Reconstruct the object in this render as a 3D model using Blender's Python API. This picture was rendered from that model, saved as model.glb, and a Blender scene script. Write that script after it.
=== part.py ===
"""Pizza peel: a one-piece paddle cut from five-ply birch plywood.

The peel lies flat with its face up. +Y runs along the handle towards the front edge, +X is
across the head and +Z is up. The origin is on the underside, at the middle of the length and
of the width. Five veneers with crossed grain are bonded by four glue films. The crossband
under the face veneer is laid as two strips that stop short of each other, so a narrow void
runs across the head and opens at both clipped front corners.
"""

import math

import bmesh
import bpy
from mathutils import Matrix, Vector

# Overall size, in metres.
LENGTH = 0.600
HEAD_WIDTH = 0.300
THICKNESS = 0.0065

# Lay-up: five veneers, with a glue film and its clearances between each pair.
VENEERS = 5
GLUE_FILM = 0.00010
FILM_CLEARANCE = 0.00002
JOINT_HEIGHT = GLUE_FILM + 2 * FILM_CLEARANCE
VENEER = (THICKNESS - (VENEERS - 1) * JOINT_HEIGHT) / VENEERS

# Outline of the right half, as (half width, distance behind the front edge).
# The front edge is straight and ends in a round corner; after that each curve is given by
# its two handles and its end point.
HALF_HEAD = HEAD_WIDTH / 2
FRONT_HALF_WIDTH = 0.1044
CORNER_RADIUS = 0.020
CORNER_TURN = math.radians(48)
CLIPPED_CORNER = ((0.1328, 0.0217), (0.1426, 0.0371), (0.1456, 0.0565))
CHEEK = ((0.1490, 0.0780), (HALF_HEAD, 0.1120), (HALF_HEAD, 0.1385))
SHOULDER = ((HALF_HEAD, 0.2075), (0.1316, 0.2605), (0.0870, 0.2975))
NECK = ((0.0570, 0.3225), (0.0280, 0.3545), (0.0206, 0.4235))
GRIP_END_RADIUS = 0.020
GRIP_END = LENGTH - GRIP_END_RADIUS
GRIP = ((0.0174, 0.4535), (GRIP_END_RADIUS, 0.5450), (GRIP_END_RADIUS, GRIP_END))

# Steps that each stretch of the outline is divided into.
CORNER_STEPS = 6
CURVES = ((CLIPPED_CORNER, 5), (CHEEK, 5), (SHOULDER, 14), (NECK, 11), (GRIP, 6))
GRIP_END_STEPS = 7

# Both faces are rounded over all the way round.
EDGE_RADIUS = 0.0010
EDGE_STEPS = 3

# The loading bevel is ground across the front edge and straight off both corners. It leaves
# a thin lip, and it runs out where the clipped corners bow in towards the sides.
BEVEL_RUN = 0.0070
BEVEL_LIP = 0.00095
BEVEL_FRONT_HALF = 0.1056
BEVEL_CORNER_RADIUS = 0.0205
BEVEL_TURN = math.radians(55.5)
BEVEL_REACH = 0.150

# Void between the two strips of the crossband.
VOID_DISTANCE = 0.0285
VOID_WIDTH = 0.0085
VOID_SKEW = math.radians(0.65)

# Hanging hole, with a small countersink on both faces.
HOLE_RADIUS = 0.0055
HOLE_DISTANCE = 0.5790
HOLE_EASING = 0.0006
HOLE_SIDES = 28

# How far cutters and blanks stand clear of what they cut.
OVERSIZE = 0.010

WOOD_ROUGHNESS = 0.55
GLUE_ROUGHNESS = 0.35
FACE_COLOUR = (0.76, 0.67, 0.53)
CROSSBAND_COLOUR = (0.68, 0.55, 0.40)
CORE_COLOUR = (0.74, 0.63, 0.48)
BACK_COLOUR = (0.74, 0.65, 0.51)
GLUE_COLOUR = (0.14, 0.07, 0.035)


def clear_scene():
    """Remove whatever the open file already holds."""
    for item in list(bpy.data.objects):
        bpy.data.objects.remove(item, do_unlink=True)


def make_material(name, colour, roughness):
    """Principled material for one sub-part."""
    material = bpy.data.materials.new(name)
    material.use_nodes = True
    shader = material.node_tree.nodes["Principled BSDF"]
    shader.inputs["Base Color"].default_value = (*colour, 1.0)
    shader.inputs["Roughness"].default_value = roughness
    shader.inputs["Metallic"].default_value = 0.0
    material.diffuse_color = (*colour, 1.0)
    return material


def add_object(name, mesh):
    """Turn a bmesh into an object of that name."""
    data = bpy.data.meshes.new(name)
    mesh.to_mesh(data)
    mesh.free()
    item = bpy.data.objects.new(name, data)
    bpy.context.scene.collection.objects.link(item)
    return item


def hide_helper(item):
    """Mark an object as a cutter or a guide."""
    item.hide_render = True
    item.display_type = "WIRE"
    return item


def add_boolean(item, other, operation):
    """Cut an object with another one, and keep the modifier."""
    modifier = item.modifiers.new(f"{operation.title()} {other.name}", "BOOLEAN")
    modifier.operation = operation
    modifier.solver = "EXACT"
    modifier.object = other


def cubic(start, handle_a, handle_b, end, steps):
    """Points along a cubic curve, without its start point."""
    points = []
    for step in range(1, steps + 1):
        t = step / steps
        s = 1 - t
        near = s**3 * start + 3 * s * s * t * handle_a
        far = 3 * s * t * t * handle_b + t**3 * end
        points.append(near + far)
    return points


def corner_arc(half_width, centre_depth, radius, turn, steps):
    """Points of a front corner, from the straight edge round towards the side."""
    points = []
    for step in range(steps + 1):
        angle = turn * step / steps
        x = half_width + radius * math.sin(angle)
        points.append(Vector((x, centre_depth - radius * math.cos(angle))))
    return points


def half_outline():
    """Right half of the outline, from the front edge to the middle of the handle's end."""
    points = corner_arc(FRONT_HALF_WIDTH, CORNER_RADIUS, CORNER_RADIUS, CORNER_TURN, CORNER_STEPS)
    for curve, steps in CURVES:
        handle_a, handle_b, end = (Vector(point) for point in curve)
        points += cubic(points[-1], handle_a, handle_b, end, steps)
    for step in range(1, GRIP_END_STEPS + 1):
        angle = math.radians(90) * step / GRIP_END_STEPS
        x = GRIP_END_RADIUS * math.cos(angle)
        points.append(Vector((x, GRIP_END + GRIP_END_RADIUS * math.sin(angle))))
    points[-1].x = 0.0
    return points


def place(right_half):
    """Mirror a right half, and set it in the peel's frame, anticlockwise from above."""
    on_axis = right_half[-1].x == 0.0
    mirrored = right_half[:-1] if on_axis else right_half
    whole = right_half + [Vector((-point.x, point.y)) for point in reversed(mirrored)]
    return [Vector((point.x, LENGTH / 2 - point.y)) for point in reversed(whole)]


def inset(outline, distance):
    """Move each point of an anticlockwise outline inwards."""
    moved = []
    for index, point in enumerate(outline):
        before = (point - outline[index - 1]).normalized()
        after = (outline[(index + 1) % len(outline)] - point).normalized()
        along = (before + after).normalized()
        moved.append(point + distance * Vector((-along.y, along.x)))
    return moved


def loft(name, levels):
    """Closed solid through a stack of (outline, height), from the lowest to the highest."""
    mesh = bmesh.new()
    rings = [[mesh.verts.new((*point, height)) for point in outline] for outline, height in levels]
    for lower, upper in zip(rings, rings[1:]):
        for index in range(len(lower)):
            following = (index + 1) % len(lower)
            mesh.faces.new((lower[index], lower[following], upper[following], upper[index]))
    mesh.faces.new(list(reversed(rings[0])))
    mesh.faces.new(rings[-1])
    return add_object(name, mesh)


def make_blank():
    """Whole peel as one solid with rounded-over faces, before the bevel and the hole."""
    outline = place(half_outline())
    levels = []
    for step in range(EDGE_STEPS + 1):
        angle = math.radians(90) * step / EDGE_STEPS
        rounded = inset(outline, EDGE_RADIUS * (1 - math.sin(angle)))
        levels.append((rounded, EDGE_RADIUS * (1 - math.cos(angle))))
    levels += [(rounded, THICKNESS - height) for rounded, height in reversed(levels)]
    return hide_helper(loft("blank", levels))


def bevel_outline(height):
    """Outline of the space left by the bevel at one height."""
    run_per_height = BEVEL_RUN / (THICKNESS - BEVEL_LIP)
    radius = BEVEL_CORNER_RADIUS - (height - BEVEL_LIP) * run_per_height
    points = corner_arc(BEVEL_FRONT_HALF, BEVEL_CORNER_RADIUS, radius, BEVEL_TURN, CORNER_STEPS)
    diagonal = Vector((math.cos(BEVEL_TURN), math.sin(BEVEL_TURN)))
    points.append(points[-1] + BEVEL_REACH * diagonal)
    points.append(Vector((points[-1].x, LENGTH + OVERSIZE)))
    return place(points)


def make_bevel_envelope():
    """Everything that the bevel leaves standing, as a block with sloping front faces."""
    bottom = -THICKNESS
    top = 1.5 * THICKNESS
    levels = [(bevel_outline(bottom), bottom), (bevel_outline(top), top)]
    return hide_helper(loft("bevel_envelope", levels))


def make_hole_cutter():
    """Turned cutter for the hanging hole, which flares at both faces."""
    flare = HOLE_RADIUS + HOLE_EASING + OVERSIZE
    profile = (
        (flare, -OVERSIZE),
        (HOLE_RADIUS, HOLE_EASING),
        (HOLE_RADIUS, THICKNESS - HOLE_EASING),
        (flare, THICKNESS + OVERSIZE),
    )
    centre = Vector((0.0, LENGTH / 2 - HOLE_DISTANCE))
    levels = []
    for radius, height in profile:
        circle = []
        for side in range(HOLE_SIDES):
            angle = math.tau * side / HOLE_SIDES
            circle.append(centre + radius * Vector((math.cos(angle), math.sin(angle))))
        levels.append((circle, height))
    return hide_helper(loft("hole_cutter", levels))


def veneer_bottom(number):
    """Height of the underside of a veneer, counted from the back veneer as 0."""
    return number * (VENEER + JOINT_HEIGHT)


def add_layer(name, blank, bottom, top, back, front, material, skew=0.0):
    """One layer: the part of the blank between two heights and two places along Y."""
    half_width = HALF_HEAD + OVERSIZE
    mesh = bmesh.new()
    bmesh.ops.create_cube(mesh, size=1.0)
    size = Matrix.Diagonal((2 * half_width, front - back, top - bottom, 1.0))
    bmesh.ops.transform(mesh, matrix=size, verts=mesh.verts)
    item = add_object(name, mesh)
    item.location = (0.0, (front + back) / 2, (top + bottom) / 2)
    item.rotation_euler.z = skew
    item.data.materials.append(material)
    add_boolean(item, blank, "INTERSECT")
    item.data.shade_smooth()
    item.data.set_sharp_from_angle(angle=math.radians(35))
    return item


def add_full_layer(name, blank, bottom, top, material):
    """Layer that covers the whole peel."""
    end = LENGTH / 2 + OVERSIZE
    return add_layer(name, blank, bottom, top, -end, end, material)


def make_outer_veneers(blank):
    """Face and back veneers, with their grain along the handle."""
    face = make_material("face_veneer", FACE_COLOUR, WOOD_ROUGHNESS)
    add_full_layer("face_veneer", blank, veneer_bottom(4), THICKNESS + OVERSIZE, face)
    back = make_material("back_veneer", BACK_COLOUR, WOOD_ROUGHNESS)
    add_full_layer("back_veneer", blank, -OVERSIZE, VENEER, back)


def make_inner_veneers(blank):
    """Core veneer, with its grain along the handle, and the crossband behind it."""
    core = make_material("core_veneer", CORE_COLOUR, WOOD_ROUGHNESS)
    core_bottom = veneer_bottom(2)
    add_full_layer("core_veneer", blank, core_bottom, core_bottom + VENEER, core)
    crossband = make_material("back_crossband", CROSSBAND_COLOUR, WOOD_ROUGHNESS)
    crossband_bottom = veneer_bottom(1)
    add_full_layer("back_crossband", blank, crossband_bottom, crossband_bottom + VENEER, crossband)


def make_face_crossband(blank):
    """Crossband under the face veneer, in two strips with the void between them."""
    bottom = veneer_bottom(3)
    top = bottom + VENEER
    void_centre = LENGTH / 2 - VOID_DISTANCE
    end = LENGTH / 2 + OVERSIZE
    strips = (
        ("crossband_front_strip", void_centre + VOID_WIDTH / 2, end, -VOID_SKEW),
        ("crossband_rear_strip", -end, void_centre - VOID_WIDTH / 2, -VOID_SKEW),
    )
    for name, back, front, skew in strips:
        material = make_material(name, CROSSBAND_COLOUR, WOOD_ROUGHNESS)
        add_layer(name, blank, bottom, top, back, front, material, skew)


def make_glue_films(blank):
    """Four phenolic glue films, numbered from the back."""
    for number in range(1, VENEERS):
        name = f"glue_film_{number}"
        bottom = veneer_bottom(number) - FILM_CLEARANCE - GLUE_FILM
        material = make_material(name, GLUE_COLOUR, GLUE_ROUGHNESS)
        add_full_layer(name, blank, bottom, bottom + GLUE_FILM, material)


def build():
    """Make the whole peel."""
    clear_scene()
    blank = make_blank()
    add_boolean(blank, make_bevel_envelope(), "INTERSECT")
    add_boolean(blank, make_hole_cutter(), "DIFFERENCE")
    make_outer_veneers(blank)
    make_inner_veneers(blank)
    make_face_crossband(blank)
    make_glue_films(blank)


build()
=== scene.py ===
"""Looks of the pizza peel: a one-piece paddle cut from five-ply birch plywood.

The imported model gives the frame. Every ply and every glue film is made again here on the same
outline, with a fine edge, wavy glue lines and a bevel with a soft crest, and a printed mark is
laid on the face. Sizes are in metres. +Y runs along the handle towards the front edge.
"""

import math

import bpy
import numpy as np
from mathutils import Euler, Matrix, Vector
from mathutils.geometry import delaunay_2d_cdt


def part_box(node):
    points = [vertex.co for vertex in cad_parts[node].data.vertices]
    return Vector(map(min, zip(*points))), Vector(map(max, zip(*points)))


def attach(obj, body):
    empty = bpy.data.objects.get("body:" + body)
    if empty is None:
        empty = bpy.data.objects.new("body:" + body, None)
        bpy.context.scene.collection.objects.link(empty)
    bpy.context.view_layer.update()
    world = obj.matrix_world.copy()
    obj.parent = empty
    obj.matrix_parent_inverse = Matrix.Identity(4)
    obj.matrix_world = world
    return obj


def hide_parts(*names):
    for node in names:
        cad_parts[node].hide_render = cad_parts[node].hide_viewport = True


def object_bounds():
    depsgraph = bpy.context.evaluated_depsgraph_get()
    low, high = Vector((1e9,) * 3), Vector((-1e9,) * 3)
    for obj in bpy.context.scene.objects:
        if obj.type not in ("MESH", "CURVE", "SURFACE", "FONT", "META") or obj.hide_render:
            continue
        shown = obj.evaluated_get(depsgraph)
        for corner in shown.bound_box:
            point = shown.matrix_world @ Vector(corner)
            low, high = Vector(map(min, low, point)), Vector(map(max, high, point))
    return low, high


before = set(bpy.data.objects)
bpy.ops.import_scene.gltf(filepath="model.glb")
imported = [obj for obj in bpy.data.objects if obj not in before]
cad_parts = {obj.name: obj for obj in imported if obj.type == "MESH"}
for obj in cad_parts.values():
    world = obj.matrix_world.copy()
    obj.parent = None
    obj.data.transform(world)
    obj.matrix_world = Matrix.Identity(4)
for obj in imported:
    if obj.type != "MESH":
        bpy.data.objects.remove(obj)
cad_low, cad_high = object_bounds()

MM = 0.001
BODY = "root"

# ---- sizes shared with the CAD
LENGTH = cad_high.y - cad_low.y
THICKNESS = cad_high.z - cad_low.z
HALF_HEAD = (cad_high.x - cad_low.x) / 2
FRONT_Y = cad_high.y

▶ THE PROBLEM
Exact duplication is required for the lines above, from the line that contains "add_full_layer(name, blank, bottom, bottom" to the line that contains "before = set(bpy.data.objects)", inclusive; omit all others.

▶ FINISHED TASK
        add_full_layer(name, blank, bottom, bottom + GLUE_FILM, material)


def build():
    """Make the whole peel."""
    clear_scene()
    blank = make_blank()
    add_boolean(blank, make_bevel_envelope(), "INTERSECT")
    add_boolean(blank, make_hole_cutter(), "DIFFERENCE")
    make_outer_veneers(blank)
    make_inner_veneers(blank)
    make_face_crossband(blank)
    make_glue_films(blank)


build()
=== scene.py ===
"""Looks of the pizza peel: a one-piece paddle cut from five-ply birch plywood.

The imported model gives the frame. Every ply and every glue film is made again here on the same
outline, with a fine edge, wavy glue lines and a bevel with a soft crest, and a printed mark is
laid on the face. Sizes are in metres. +Y runs along the handle towards the front edge.
"""

import math

import bpy
import numpy as np
from mathutils import Euler, Matrix, Vector
from mathutils.geometry import delaunay_2d_cdt


def part_box(node):
    points = [vertex.co for vertex in cad_parts[node].data.vertices]
    return Vector(map(min, zip(*points))), Vector(map(max, zip(*points)))


def attach(obj, body):
    empty = bpy.data.objects.get("body:" + body)
    if empty is None:
        empty = bpy.data.objects.new("body:" + body, None)
        bpy.context.scene.collection.objects.link(empty)
    bpy.context.view_layer.update()
    world = obj.matrix_world.copy()
    obj.parent = empty
    obj.matrix_parent_inverse = Matrix.Identity(4)
    obj.matrix_world = world
    return obj


def hide_parts(*names):
    for node in names:
        cad_parts[node].hide_render = cad_parts[node].hide_viewport = True


def object_bounds():
    depsgraph = bpy.context.evaluated_depsgraph_get()
    low, high = Vector((1e9,) * 3), Vector((-1e9,) * 3)
    for obj in bpy.context.scene.objects:
        if obj.type not in ("MESH", "CURVE", "SURFACE", "FONT", "META") or obj.hide_render:
            continue
        shown = obj.evaluated_get(depsgraph)
        for corner in shown.bound_box:
            point = shown.matrix_world @ Vector(corner)
            low, high = Vector(map(min, low, point)), Vector(map(max, high, point))
    return low, high


before = set(bpy.data.objects)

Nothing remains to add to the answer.